Tanzania and Uganda already have their IDF at 1.5 per cent.

For Uganda motor vehicle importers, road tractors for semi trailers will now be subjected to 0 per cent rate instead of 10 per cent, while motor vehicle for the transportation of goods with gross vehicles weight between five tonnes and 20 tonnes will attract a duty of 10 per cent instead of 25 per cent.

The motor vehicles for transport of goods with gross weight exceeding 20 tonnes will attract 0 per cent instead of 25 per cent; buses for the transportation of more than 25 persons at a rate 10 per cent instead 25 per cent.
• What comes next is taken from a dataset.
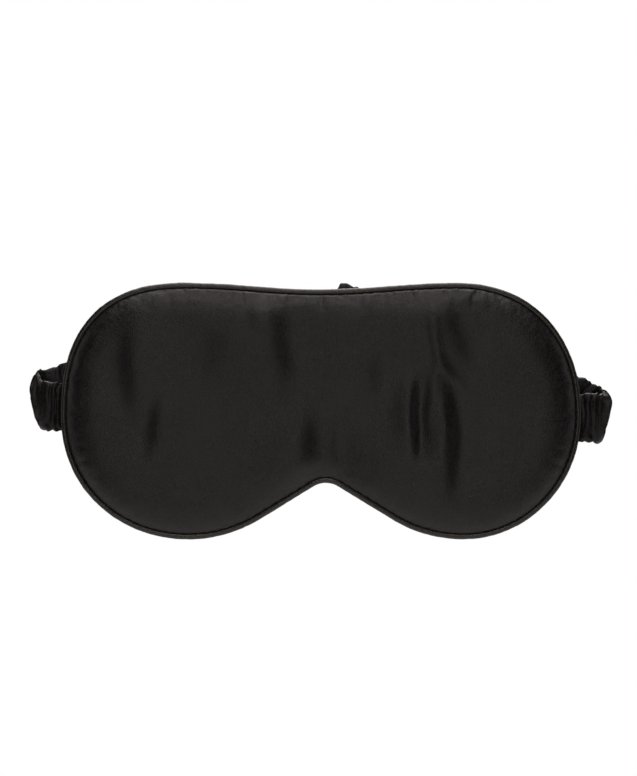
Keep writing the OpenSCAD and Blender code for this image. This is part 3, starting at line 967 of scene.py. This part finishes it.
def twisted(name, dark, light, pitch, depth, rough):
    """Twisted yarn, with plies that wind round it."""
    f = Finish(name, rough, Specular_IOR_Level=0.3)
    plies = f.ribs(pitch, "DIAGONAL", 0.0, 0.4)
    hair = f.noise(pitch * 0.4, 4.0)
    return f.done(f.colour(f.noise(pitch * 2), dark, light), f.math("ADD", plies, hair), depth)


def woven_elastic(name):
    """Narrow elastic with raised ribs along it and a fine weft across."""
    f = Finish(name, 0.7, Specular_IOR_Level=0.25)
    ribs = f.math("ADD", f.ribs(0.9 * MM, "Z"), f.math("MULTIPLY", f.ribs(0.35 * MM, "X"), 0.5))
    base = f.colour(f.noise(2 * MM), (0.05, 0.047, 0.044), (0.09, 0.085, 0.08))
    return f.done(base, ribs, 0.15 * MM)


def studio_floor():
    """Matt pale board with a faint tooth."""
    f = Finish("studio_floor", 0.85, Specular_IOR_Level=0.2)
    return f.done(f.colour(f.noise(60 * MM, 3.0), (0.78, 0.78, 0.78), (0.82, 0.82, 0.82)),
                  f.noise(2 * MM, 3.0), 0.05 * MM)


SATIN = satin("black_satin", (0.0005, 0.0004, 0.0005), (0.0150, 0.0143, 0.0139),
              (0.0190, 0.0120, 0.0142), rough=0.37, specular=0.58, gloss=(1.0, 0.90, 0.88))
PIPING = satin("piping_satin", (0.0045, 0.0039, 0.0036), (0.0240, 0.0208, 0.0184),
               (0.0300, 0.0215, 0.0165), rough=0.32, specular=0.80, gloss=(1.0, 0.92, 0.86),
               turn=math.radians(45), tooth=2.0, sheen=0.02)
STRAP = satin("strap_satin", (0.0020, 0.0018, 0.0019), (0.0110, 0.0100, 0.0102),
              (0.0180, 0.0110, 0.0105), rough=0.34, specular=0.34, gloss=(1.0, 0.96, 0.96),
              turn=math.radians(8), tooth=3.0, sheen=0.06)
LINER = plain_silk("lining_silk")
WADDING = fibre_wadding("fibre_wadding")
CORD = twisted("cotton_cord", (0.62, 0.58, 0.52), (0.80, 0.77, 0.71), 0.9 * MM, 0.12 * MM, 0.85)
THREAD = twisted("sewing_thread", (0.010, 0.009, 0.009), (0.020, 0.018, 0.018), 0.3 * MM,
                 0.03 * MM, 0.55)
ELASTIC = woven_elastic("elastic_web")


# ---------------------------------------------------------------- studio

def aim(obj, at):
    """Turns a light's face towards a point."""
    obj.rotation_euler = (Vector(at) - obj.location).to_track_quat("-Z", "Y").to_euler()


def add_camera():
    """Looks square at the mask's front, with the photograph's frame at the seam's plane."""
    distance, frame_height, sensor = 1.2, 0.3160, 36
    middle_x, middle_z = -1.0 * MM, 9.4 * MM
    data = bpy.data.cameras.new("camera")
    data.lens = sensor * distance / frame_height
    data.sensor_width = sensor
    camera = bpy.data.objects.new("camera", data)
    camera.location = (middle_x, SEAM_Y - distance, middle_z)
    camera.rotation_euler = (math.radians(90), 0, 0)
    bpy.context.scene.collection.objects.link(camera)
    bpy.context.scene.camera = camera


def add_softbox(name, place, width, height, power, at=(0, 0, 0)):
    """A rectangular light that the camera doesn't see, aimed at a point."""
    data = bpy.data.lights.new(name, "AREA")
    data.shape = "RECTANGLE"
    data.size = width
    data.size_y = height
    data.energy = power
    lamp = bpy.data.objects.new(name, data)
    lamp.location = place
    bpy.context.scene.collection.objects.link(lamp)
    aim(lamp, at)
    lamp.visible_camera = False


def add_studio():
    """A tall key at the camera, strips above and below it, side and back lights, and a ceiling panel
    for the pale floor, in a white surround that lights nothing."""
    floor_radius, floor_z = 1.2, -0.35
    add_softbox("key", (-0.02, -1.50, 0.75), 0.26, 2.40, 3.9)
    add_softbox("high_front", (0.0, -0.85, 1.10), 1.5, 0.4, 2.0)
    add_softbox("low_front", (0.0, -0.80, -0.20), 0.5, 0.24, 0.10)
    add_softbox("left_rim", (-1.3, 0.10, 0.25), 0.7, 0.9, 1.1)
    add_softbox("right_rim", (1.3, 0.10, 0.25), 0.7, 0.9, 1.1)
    add_softbox("back_key", (0.15, 1.45, 0.55), 0.8, 1.6, 12)
    add_softbox("ceiling", (0.0, 0.45, 1.90), 1.8, 1.8, 24, (0.0, 0.45, 0.0))

    bpy.ops.mesh.primitive_circle_add(vertices=128, radius=floor_radius, fill_type="NGON",
                                      location=(0, 0, floor_z))
    floor = bpy.context.object
    floor.name = "floor"
    floor.data.materials.append(studio_floor())

    world = bpy.data.worlds.new("surround")
    world.use_nodes = True
    world.node_tree.nodes["Background"].inputs["Color"].default_value = (1, 1, 1, 1)
    bpy.context.scene.world = world
    world.cycles_visibility.diffuse = False
    world.cycles_visibility.glossy = False
    bpy.context.scene.view_settings.view_transform = "Standard"


# ---------------------------------------------------------------- the whole

add_camera()
panel_flat, back_height = build_padding()
build_piping()
build_strap()
build_closing_stitches(panel_flat, back_height)
for tack_side in (-1, 1):
    build_tack(tack_side)
for node, finish in (("piping_cord", CORD), ("perimeter_stitching", THREAD)):
    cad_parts[node].data.materials.clear()
    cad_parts[node].data.materials.append(finish)
add_studio()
“The benefits are valid for a period of one year; therefore, the private sector is encouraged to take advantage,” Uganda’s Finance Minister Matia Kasaija said.

Uganda has also increased duty on wines imported from outside the country from 70 per cent to 80 per cent. To implement the One Area Network for the EAC region that came into effect on January 1, the excise duty of 9 US cents on international calls from the Northern Corridor countries has been removed.

Tanzania has given an extension of duty at 0 per cent for manufacturers using linear alkyl benzene sulfonic acid (labsa) as a raw material for soap manufacture for a further year, a reduction of the duty rate from 10 per cent to 0 per cent on solvent used for match sticks for one year, and an extension of exemption from import duty provided to the Armed Forces Canteen Organisation for a year.

The import duty rates in Rwanda for goods originating outside EAC have been also been amended from 25 per cent to 0 per cent; for tractors/semi trailers, from 25 per cent to 10 per cent on motor vehicles weighing between five to 20 tonnes, and from 10 per cent to 0 per cent for motor vehicles that weigh more than 20 tonnes.

Motor vehicles which carry between 25 and 50 passengers will be taxed at 10 per cent down from 25 per cent while those carrying above 50 passengers will be taxed at 0 per cent.

“Wheat will be taxed between 35 per cent to 0 per cent duty while rice will be taxed a duty of between 75 per cent,” said Rwanda in the budget statement.